GIVEN TASK >> Pull out of the data below the stretch of lines bounded by the one containing "a in BOX_SCREW_ANGLES)" and the one containing "before = set(bpy.data.objects)", both bounds included, unchanged.
## start
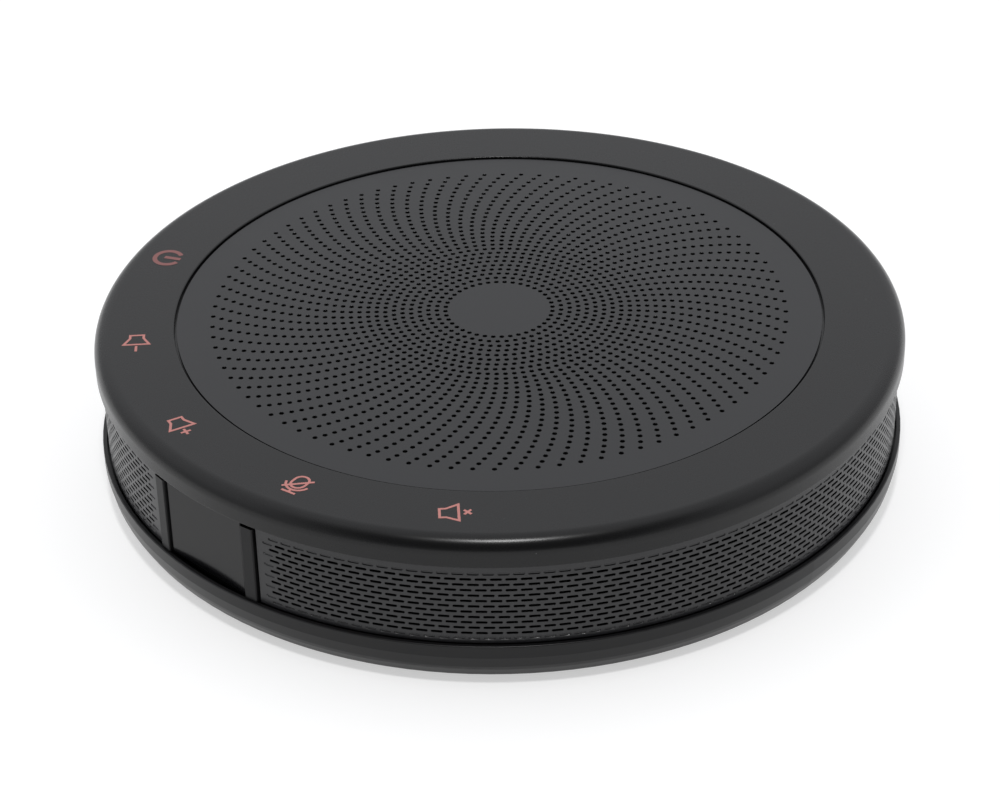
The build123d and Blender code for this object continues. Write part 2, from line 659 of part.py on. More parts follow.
parts["driver_basket"] = make_basket()
parts["driver_gasket"] = make_driver_gasket()
parts["magnet_yoke"] = turned(
    (0, YOKE_LOW_Z),
    (17.0, YOKE_LOW_Z),
    (17.0, 19.4),
    (20.0, 19.4),
    (20.0, 21.0),
    (17.0, 21.0),
    (17.0, GAP_TOP_Z),
    (13.6, GAP_TOP_Z),
    (13.6, YOKE_LOW_Z + 2.5),
    (0, YOKE_LOW_Z + 2.5),
)
parts["magnet"] = disc(11.4, YOKE_LOW_Z + 2.5, 20.0)
parts["pole_plate"] = disc(12.0, 20.0, GAP_TOP_Z)
parts["voice_coil"] = disc(13.1, 19.7, 23.7, FORMER_R + 0.03)
parts["coil_former"] = disc(FORMER_R, 19.4, 28.6, FORMER_R - 0.2)
parts["spider"] = make_spider()
parts["cone"] = turned((12.6, 28.0), (33.2, 34.5), (34.0, 34.5), (34.0, 35.0), (33.1, 35.0), (12.6, 28.5))
dome_centre_z = DUST_CAP_TOP_Z - DUST_CAP_DOME_R
dome = Sphere(DUST_CAP_DOME_R) - Sphere(DUST_CAP_DOME_R - 0.4)
parts["dust_cap"] = (Pos(0, 0, dome_centre_z) * dome) & block(40, 40, 29.1, DUST_CAP_TOP_Z + 1)
parts["surround"] = make_surround()
parts["terminal_tag"] = at(LEAD_ANGLE, 23.0) * block(5.0, 8.0, 19.2, 21.0)


# ---- Boards and what stands on them -----------------------------------------------------------

LEAD_DROP_R = 70.0
LEAD_SOCKET_HIGH_Z = 11.6
RIBBON_SOCKET_TALL = 2.4


def make_main_board():
    board = disc(BOARD_R, BOARD_LOW_Z, BOARD_TOP_Z)
    for angle in STANDOFF_ANGLES:
        board -= at(angle, STANDOFF_PITCH_R) * rod(1.3, BOARD_LOW_Z - 1, BOARD_TOP_Z + 1)
    return board


def make_socket_board():
    board = Pos(0, 83.5, 0) * block(42.0, 19.0, SOCKET_BOARD_LOW_Z, SOCKET_BOARD_HIGH_Z)
    for x, y in SOCKET_STANDOFFS:
        board -= Pos(x, y, 0) * rod(1.3, SOCKET_BOARD_LOW_Z - 1, SOCKET_BOARD_HIGH_Z + 1)
    return board


def make_usb_port():
    mouth_y = SOCKET_BACK_Y - 0.3
    shell = extrude(Plane.XZ * SlotOverall(9.0, 3.2), 7.4)
    shell -= extrude(Plane.XZ * SlotOverall(8.4, 2.6), 6.4)
    shell += Pos(0, -3.9, 0) * Box(6.7, 5.4, 0.7)
    return Pos(USB_X, mouth_y, USB_Z) * (Rot(0, 0, 180) * (Pos(0, 7.4, 0) * shell))


def make_audio_jack():
    nose_y = SOCKET_FACE_Y - 0.5
    body_front_y = SOCKET_BACK_Y - 0.3
    jack = Pos(0, body_front_y - 6, 0) * Box(6.4, 12.0, 5.0)
    jack += rod_along_y(3.0, body_front_y - 0.5, nose_y)
    jack -= rod_along_y(1.8, nose_y - 14, nose_y + 1)
    return Pos(JACK_X, 0, JACK_Z) * jack


def make_ribbon():
    """A flat flexible cable from the touch board down to the main board."""
    inner_r = 75.0
    shelf_z = 13.0
    outer_strip = Pos(RIBBON_R, 0, 0) * block(RIBBON_THICK, RIBBON_WIDTH, shelf_z, TOUCH_BOARD_LOW_Z)
    inner_low = BOARD_TOP_Z + RIBBON_SOCKET_TALL
    inner_strip = Pos(inner_r, 0, 0) * block(RIBBON_THICK, RIBBON_WIDTH, inner_low, shelf_z + RIBBON_THICK)
    span = RIBBON_R - inner_r + RIBBON_THICK
    flat = Pos((RIBBON_R + inner_r) / 2, 0, 0) * block(span, RIBBON_WIDTH, shelf_z, shelf_z + RIBBON_THICK)
    return Rot(0, 0, RIBBON_ANGLE) * (outer_strip + inner_strip + flat)


def make_lead():
    """The insulated pair from the loudspeaker's tag, out through the box wall, to the board."""
    start = (25.5, 0, LEAD_Z)
    corner = (LEAD_DROP_R, 0, LEAD_Z)
    end = (LEAD_DROP_R, 0, LEAD_SOCKET_HIGH_Z)
    path = FilletPolyline(start, corner, end, radius=3.5)
    section = Plane(origin=start, z_dir=(1, 0, 0)) * Circle(LEAD_R)
    return Rot(0, 0, LEAD_ANGLE) * sweep(section, path)


def on_board(x, y, width, depth, tall):
    return Pos(x, y, 0) * block(width, depth, BOARD_TOP_Z, BOARD_TOP_Z + tall)


parts["main_board"] = make_main_board()
parts["socket_board"] = make_socket_board()
parts["board_header"] = Pos(0, 75.5, 0) * block(14.0, 2.5, BOARD_TOP_Z, SOCKET_BOARD_LOW_Z)
parts["usb_port"] = make_usb_port()
parts["audio_jack"] = make_audio_jack()
parts["processor_chip"] = on_board(-20, -25, 14, 14, 1.4)
parts["amplifier_chip"] = on_board(25, -20, 7, 7, 1.0)
parts["shield_can"] = on_board(15, 25, 24, 18, 2.0)
parts["power_coils"] = group(on_board(x, -5, 6, 6, 2.1) for x in (30, 39))
parts["power_capacitors"] = group(
    at(angle, 69.0) * rod(3.2, BOARD_TOP_Z, BOARD_TOP_Z + 7.5) for angle in (282, 290)
)
ribbon_socket = block(3.0, 13.0, BOARD_TOP_Z, BOARD_TOP_Z + RIBBON_SOCKET_TALL)
parts["ribbon_socket"] = at(RIBBON_ANGLE, 75.0) * ribbon_socket
parts["lead_socket"] = at(LEAD_ANGLE, LEAD_DROP_R) * block(4.0, 5.0, BOARD_TOP_Z, LEAD_SOCKET_HIGH_Z)
parts["touch_ribbon"] = make_ribbon()
parts["speaker_lead"] = make_lead()
grommet = Rot(0, 90, 0) * (Cylinder(GROMMET_R - THREAD_GAP, 3.0) - Cylinder(LEAD_R + THREAD_GAP, 5.0))
parts["lead_grommet"] = at(LEAD_ANGLE, BOX_R - BOX_WALL / 2, LEAD_Z) * grommet


# ---- Screws --------------------------------------------------------------------------------------

PLATE_SCREW_R = 1.25
SMALL_HEAD = 1.4

case_head = (2.8, CASE_SCREW_SEAT_Z - 2.0, CASE_SCREW_SEAT_Z)
case_screw = screw(*case_head, CASE_SCREW_R, 23.0, head_up=False)
cap_head = (2.4, CHASSIS_LOW_Z - 1.6, CHASSIS_LOW_Z)
cap_screw = screw(*cap_head, CAP_SCREW_R, 37.4, head_up=False)
box_head = (2.4, BOX_TOP_Z - 3.6, BOX_TOP_Z - 2.0)
box_screw = screw(*box_head, PLATE_SCREW_R, 33.8, head_up=False)
driver_screw = screw(2.4, FLANGE_HIGH_Z, FLANGE_HIGH_Z + SMALL_HEAD, PLATE_SCREW_R, 29.5)
board_screw = screw(2.1, BOARD_TOP_Z, BOARD_TOP_Z + SMALL_HEAD, BOARD_SCREW_R, 4.4)
socket_head = (2.1, SOCKET_BOARD_HIGH_Z, SOCKET_BOARD_HIGH_Z + SMALL_HEAD)
socket_screw = screw(*socket_head, BOARD_SCREW_R, 10.0)

parts["case_screws"] = group(at(a, CASE_POST_PITCH_R) * case_screw for a in CASE_POST_ANGLES)
parts["cap_screws"] = group(at(a, CAP_BOSS_PITCH_R) * cap_screw for a in CAP_BOSS_ANGLES)
parts["box_screws"] = group(at(a, BOX_SCREW_PITCH_R) * box_screw for a in BOX_SCREW_ANGLES)
parts["driver_screws"] = group(at(a, DRIVER_SCREW_PITCH_R) * driver_screw for a in DRIVER_SCREW_ANGLES)
parts["board_screws"] = group(at(a, STANDOFF_PITCH_R) * board_screw for a in STANDOFF_ANGLES)
parts["socket_board_screws"] = group(Pos(x, y, 0) * socket_screw for x, y in SOCKET_STANDOFFS)


os.makedirs("parts", exist_ok=True)
for name, solid in parts.items():
    export_step(solid, f"parts/{name}.step")
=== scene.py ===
from math import acos, atan2, ceil, cos, degrees, floor, hypot, pi, radians, sin, tan

import bmesh
import bpy
from mathutils import Matrix, Vector
from mathutils.geometry import delaunay_2d_cdt


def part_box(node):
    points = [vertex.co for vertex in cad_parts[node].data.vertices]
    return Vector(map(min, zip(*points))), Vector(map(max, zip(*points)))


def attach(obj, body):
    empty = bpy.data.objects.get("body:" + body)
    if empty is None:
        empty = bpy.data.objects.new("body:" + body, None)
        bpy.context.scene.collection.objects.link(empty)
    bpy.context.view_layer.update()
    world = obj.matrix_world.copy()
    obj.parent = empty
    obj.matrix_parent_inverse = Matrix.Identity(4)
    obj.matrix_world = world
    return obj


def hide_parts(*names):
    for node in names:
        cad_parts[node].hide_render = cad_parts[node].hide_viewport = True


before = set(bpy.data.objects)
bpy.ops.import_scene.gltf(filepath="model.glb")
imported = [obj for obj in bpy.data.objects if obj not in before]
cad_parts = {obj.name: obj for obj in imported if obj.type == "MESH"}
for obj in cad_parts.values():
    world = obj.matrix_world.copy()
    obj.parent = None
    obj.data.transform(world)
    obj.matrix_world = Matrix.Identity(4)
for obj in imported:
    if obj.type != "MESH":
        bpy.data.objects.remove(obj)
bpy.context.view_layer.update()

# Lengths below are millimetres and become metres when a mesh is made.
MM = 0.001
CASE = "case"


# ---- What the frame says ---------------------------------------------------------------------

def lowest_highest(node):
    low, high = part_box(node)
    return [value / MM for value in low], [value / MM for value in high]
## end
FULL RESPONSE >>
parts["box_screws"] = group(at(a, BOX_SCREW_PITCH_R) * box_screw for a in BOX_SCREW_ANGLES)
parts["driver_screws"] = group(at(a, DRIVER_SCREW_PITCH_R) * driver_screw for a in DRIVER_SCREW_ANGLES)
parts["board_screws"] = group(at(a, STANDOFF_PITCH_R) * board_screw for a in STANDOFF_ANGLES)
parts["socket_board_screws"] = group(Pos(x, y, 0) * socket_screw for x, y in SOCKET_STANDOFFS)


os.makedirs("parts", exist_ok=True)
for name, solid in parts.items():
    export_step(solid, f"parts/{name}.step")
=== scene.py ===
from math import acos, atan2, ceil, cos, degrees, floor, hypot, pi, radians, sin, tan

import bmesh
import bpy
from mathutils import Matrix, Vector
from mathutils.geometry import delaunay_2d_cdt


def part_box(node):
    points = [vertex.co for vertex in cad_parts[node].data.vertices]
    return Vector(map(min, zip(*points))), Vector(map(max, zip(*points)))


def attach(obj, body):
    empty = bpy.data.objects.get("body:" + body)
    if empty is None:
        empty = bpy.data.objects.new("body:" + body, None)
        bpy.context.scene.collection.objects.link(empty)
    bpy.context.view_layer.update()
    world = obj.matrix_world.copy()
    obj.parent = empty
    obj.matrix_parent_inverse = Matrix.Identity(4)
    obj.matrix_world = world
    return obj


def hide_parts(*names):
    for node in names:
        cad_parts[node].hide_render = cad_parts[node].hide_viewport = True


before = set(bpy.data.objects)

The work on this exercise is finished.